BNLI: A Linguistically-Refined Bengali Dataset for Natural Language Inference
Farah Binta Haque, Md Yasin, Shishir Saha, Md Shoaib Akhter Rafi, Farig Sadeque
TL;DR
BNLI tackles the lack of reliable Bengali NLI data by introducing a linguistically refined benchmark created through a three-stage pipeline that translates SNLI premises into Bengali, generates hypotheses via native speakers, and validates pairs with semantic similarity and expert review. The dataset consists of 23,067 high-quality premise–hypothesis pairs balanced across entailment, contradiction, and neutral labels (Entailment=7682, Contradiction=7696, Neutral=7661). Benchmarking across multilingual and Bengali-specific transformers shows transformer models outperform LSTM baselines, with LLaMA-2 achieving the highest F1 around 79%, highlighting cross-lingual capabilities. BNLI's public release aims to accelerate Bengali NLI research and support broader low-resource language inference work.
Abstract
Despite the growing progress in Natural Language Inference (NLI) research, resources for the Bengali language remain extremely limited. Existing Bengali NLI datasets exhibit several inconsistencies, including annotation errors, ambiguous sentence pairs, and inadequate linguistic diversity, which hinder effective model training and evaluation. To address these limitations, we introduce BNLI, a refined and linguistically curated Bengali NLI dataset designed to support robust language understanding and inference modeling.

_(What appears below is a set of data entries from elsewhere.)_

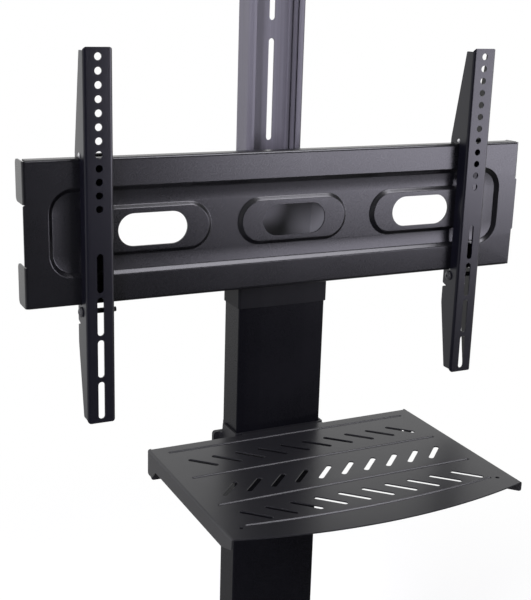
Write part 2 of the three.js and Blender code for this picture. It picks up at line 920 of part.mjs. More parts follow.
// Slides behind the hooked lips of both front rails
function clampPlateSolid() {
  const front = mastFrontY + mastLipGauge + seatGap;
  const half = mastWidth / 2 - mastWall - seatGap;
  const [upper, lower] = clampBoltHeights();
  const plate = prismY(
    roundedRectangle(
      -half,
      lower - clampPlateMargin,
      half,
      upper + clampPlateMargin,
      clampPlateGauge,
    ),
    front,
    front + clampPlateGauge,
  );
  const holes = clampBoltHeights().map((z) =>
    prismY(hole(boltRadius, 0, z), front - overrun, mastCentreY, holeSteps),
  );
  return cut(plate, holes);
}

function addMount() {
  place("wall_plate", wallPlateSolid(), plateCoat);
  place("mount_bracket", mountBracketSolid(), powderCoat);
  place("mount_clamp_plate", clampPlateSolid(), powderCoat);
  const headY = mastFrontY - bracketGauge - 2 * seatGap;
  const nutY = mastFrontY + mastLipGauge + clampPlateGauge + 2 * seatGap;
  const names = ["mount_clamp_bolt_upper", "mount_clamp_bolt_lower"];
  clampBoltHeights().forEach((z, n) => {
    const upright = boltSolid(nutY - headY, boltRadius, boltHeadRadius, boltHeadThickness);
    place(names[n], alongY(upright), blackSteel).position.set(0, headY, z);
  });
}

// TV arms: channels that hook over the plate's top flange

function armProfile() {
  const front = plateFrontY - armStandoff;
  const rest = plateFrontY - seatGap;
  const [bottom, top] = [plateCentreZ - armBottomDrop, plateCentreZ + armTopRise];
  const hookY = plateFrontY + plateFlangeDepth + seatGap;
  const hookTop = plateTopZ + seatGap;
  const earTop = plateBottomZ - seatGap;
  const earBottom = earTop - armEarHeight;
  const notchBottom = earBottom - armNotchHeight;
  return polygon([
    [front, bottom],
    [front + armEndDepth, bottom],
    [front + armEarDepth, plateCentreZ - armTaperStart],
    [front + armEarDepth, notchBottom],
    [front + armEarDepth - armNotchDepth, (notchBottom + earBottom) / 2],
    [front + armEarDepth, earBottom],
    [front + armEarDepth, earTop],
    [rest, earTop],
    [rest, hookTop],
    [hookY, hookTop],
    [hookY, plateTopZ - armHookDrop],
    [front + armHookDepth, plateTopZ - armHookDrop],
    [front + armHookDepth, hookTop + armHookRise],
    [front + armEndDepth, top],
    [front, top],
  ]);
}

function armChannelOutline() {
  const half = armWidth / 2;
  const front = plateFrontY - armStandoff;
  const back = front + armHookDepth + overrun;
  const bend = armBendRadius;
  const inner = bend - armGauge;
  const shape = new THREE.Shape();
  shape.moveTo(half, back);
  shape.lineTo(half - armGauge, back);
  shape.lineTo(half - armGauge, front + bend);
  shape.absarc(half - bend, front + bend, inner, 0, -Math.PI / 2, true);
  shape.lineTo(-half + bend, front + armGauge);
  shape.absarc(-half + bend, front + bend, inner, 1.5 * Math.PI, Math.PI, true);
  shape.lineTo(-half + armGauge, back);
  shape.lineTo(-half, back);
  shape.lineTo(-half, front + bend);
  shape.absarc(-half + bend, front + bend, bend, Math.PI, 1.5 * Math.PI);
  shape.lineTo(half - bend, front);
  shape.absarc(half - bend, front + bend, bend, -Math.PI / 2, 0);
  return shape;
}

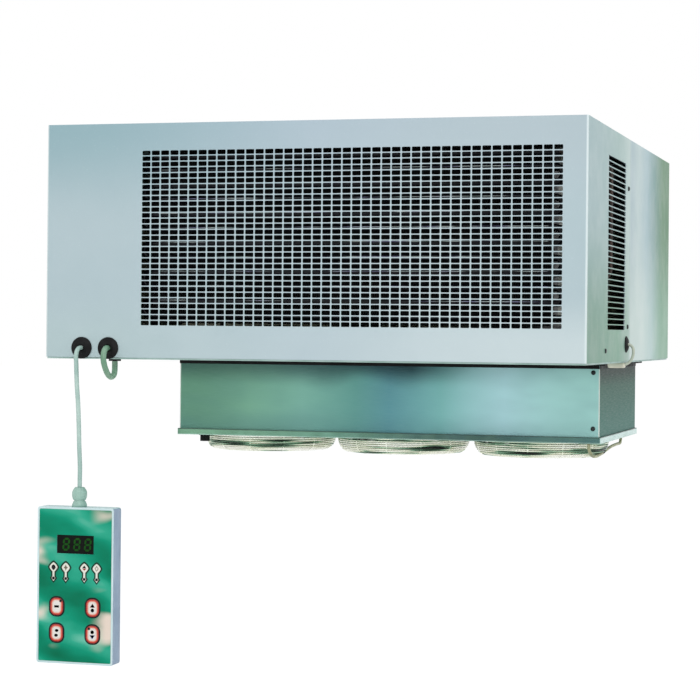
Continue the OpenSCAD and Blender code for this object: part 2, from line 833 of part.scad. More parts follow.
// A coil's tube: two rows of straight runs, return bends, a link between the rows and two stubs.
// Runs are counted from the top; near is +1 where the stubs are on the right, else -1.
module coil_tube(x0, x1, rows, top_z, pitch, n, near) {
  link_side = n % 2 == 0 ? near : -near;
  near_x = near > 0 ? x1 : x0;
  row_gap = rows[1] - rows[0];
  for (y = rows, k = [0:n - 1]) bar([x0, y, top_z - k * pitch], [x1, y, top_z - k * pitch], tube_r);
  for (y = rows, k = [0:n - 2]) {
    side = k % 2 == 0 ? -near : near;
    translate([side > 0 ? x1 : x0, y, top_z - (k + 0.5) * pitch])
      multmatrix([[0, side, 0, 0], [0, 0, side, 0], [1, 0, 0, 0], [0, 0, 0, 1]])
        rotate_extrude(angle = 180) translate([pitch / 2, 0]) circle(tube_r);
  }
  translate([link_side > 0 ? x1 : x0, rows[0] + row_gap / 2, top_z - (n - 1) * pitch])
    multmatrix([[0, link_side, 0, 0], [-link_side, 0, 0, 0], [0, 0, 1, 0], [0, 0, 0, 1]])
      rotate_extrude(angle = 180) translate([row_gap / 2, 0]) circle(tube_r);
  for (y = rows) bar([near_x, y, top_z], [near_x + near * stub_l, y, top_z], tube_r);
}

// A coil's end plate with its tube holes and a foot that stands on the floor below
module coil_end_plate(x, out, y0, d, z0, z1, rows, top_z, pitch, n) {
  foot_x = out > 0 ? x : x + end_plate_t - foot_flange_w;
  difference() {
    union() {
      translate([x, y0, z0]) cube([end_plate_t, d, z1 - z0]);
      translate([foot_x, y0, z0]) cube([foot_flange_w, d, end_plate_t]);
    }
    for (y = rows, k = [0:n - 1]) {
      translate([x - cut, y, top_z - k * pitch]) rotate([0, 90, 0])
        cylinder(r = tube_hole_r, h = end_plate_t + 2 * cut);
    }
  }
}

module condenser_fins() {
  color(fin_metal) difference() {
    translate([coil_x0, coil_y0, coil_z0]) cube([coil_w, coil_d, coil_h]);
    for (k = [0:coil_tubes - 1]) {
      z = coil_top_tube_z - k * tube_pitch;
      for (y = coil_rows) {
        translate([coil_x0 - cut, y, z]) rotate([0, 90, 0]) cylinder(r = tube_hole_r, h = coil_w + 2 * cut);
      }
      translate([coil_x0 - cut, coil_y0 - cut, z - tube_hole_r])
        cube([coil_w + 2 * cut, tube_row_front + cut, 2 * tube_hole_r]);
    }
  }
}

module condenser_tubes() {
  color(copper) coil_tube(
    coil_x0 - end_plate_t - turn_gap, coil_x1 + end_plate_t + turn_gap,
    coil_rows, coil_top_tube_z, tube_pitch, coil_tubes, 1
  );
}

module condenser_end_plates() {
  color(galvanised) for (out = [-1, 1]) {
    x = out > 0 ? coil_x1 : coil_x0 - end_plate_t;
    coil_end_plate(
      x, out, coil_y0, coil_d, floor_z, coil_z0 + coil_h, coil_rows, coil_top_tube_z, tube_pitch, coil_tubes
    );
  }
}

// Condenser fans

shroud_y0 = coil_y0 + coil_d;
shroud_y1 = shroud_y0 + shroud_d;
cond_fan_z = coil_z0 + coil_h / 2;
cond_fan_x = coil_x0 + coil_w / 2;

// Puts its children at the shroud's back face, on a fan's axis, with +Z backward
module at_condenser_fan(side) {
  translate([cond_fan_x + side * cond_fan_pitch / 2, shroud_y1, cond_fan_z]) rotate([-90, 0, 0]) children();
}

module fan_shroud() {
  color(galvanised) {
    difference() {
      translate([coil_x0, shroud_y0, coil_z0]) cube([coil_w, shroud_d, coil_h]);
      translate([coil_x0 + shroud_t, shroud_y0 - cut, coil_z0 + shroud_t])
        cube([coil_w - 2 * shroud_t, shroud_d - shroud_t + cut, coil_h - 2 * shroud_t]);
      for (side = [-1, 1]) at_condenser_fan(side) through(shroud_hole_r);
    }
    for (side = [-1, 1]) at_condenser_fan(side) rotate_extrude()
      translate([shroud_hole_r, -shroud_t]) square([shroud_t, shroud_t + shroud_ring_d]);
  }
}

// How deep a blade's root lies in its hub, and how far a blade stands past the hub's faces
blade_root = 3;
blade_over = 4;
blade_span = 54;
camber_share = 1.7;
// Gap between hub and motor, and length of the shaft and of its bearing bore
motor_gap = 3;
shaft_l = 18;
bearing_l = 20;
hub_edge_share = 0.2;

// A cambered sheet blade: a slice of a thin pipe, pitched about its radial axis
module blade(hub_r, hub_h, tip_r) {
  camber_r = camber_share * tip_r;
  intersection() {
    rotate([0, 0, -blade_span / 2]) rotate_extrude(angle = blade_span)
      translate([hub_r - blade_root, -blade_over])
        square([tip_r - hub_r + blade_root, hub_h + 2 * blade_over]);
    translate([0, 0, hub_h / 2]) rotate([blade_pitch, 0, 0]) translate([0, 0, -camber_r])
      rotate([0, 90, 0]) difference() {
        cylinder(r = camber_r + blade_t / 2, h = 2 * tip_r);
        translate([0, 0, -cut]) cylinder(r = camber_r - blade_t / 2, h = 2 * (tip_r + cut));
      }
  }
}

// A rotor with its shaft: hub from z = 0 up, shaft towards the motor above
module rotor(hub_r, hub_h, tip_r) {
  edge = hub_edge_share * hub_h;
  rotate_extrude() polygon([
    [0, 0], [hub_r - edge, 0], [hub_r, edge], [hub_r, hub_h], [shaft_r, hub_h], [shaft_r, hub_h + shaft_l],
    [0, hub_h + shaft_l]
  ]);
  for (k = [0:blades - 1]) rotate([0, 0, 360 * k / blades]) blade(hub_r, hub_h, tip_r);
}

// A motor over a rotor whose hub ends at z = 0
module fan_motor(r, l) {
  bore_r = shaft_r + shaft_clearance;
  nose_share = 0.45;
  nose_l = 4;
  edge = nose_l;
  rotate_extrude() polygon([
    [bore_r, motor_gap], [r * nose_share, motor_gap], [r * nose_share, motor_gap + nose_l],
    [r - edge, motor_gap + nose_l], [r, motor_gap + nose_l + edge], [r, motor_gap + l - edge],
    [r - edge, motor_gap + l], [0, motor_gap + l], [0, motor_gap + bearing_l], [bore_r, motor_gap + bearing_l]
  ]);
}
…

The dataset was constructed through a rigorous annotation pipeline emphasizing semantic clarity and balance across entailment, contradiction, and neutrality classes. We benchmarked BNLI using a suite of state-of-the-art transformer-based architectures, including multilingual and Bengali-specific models, to assess their ability to capture complex semantic relations in Bengali text. The experimental findings highlight the improved reliability and interpretability achieved with BNLI, establishing it as a strong foundation for advancing research in Bengali and other low-resource language inference tasks.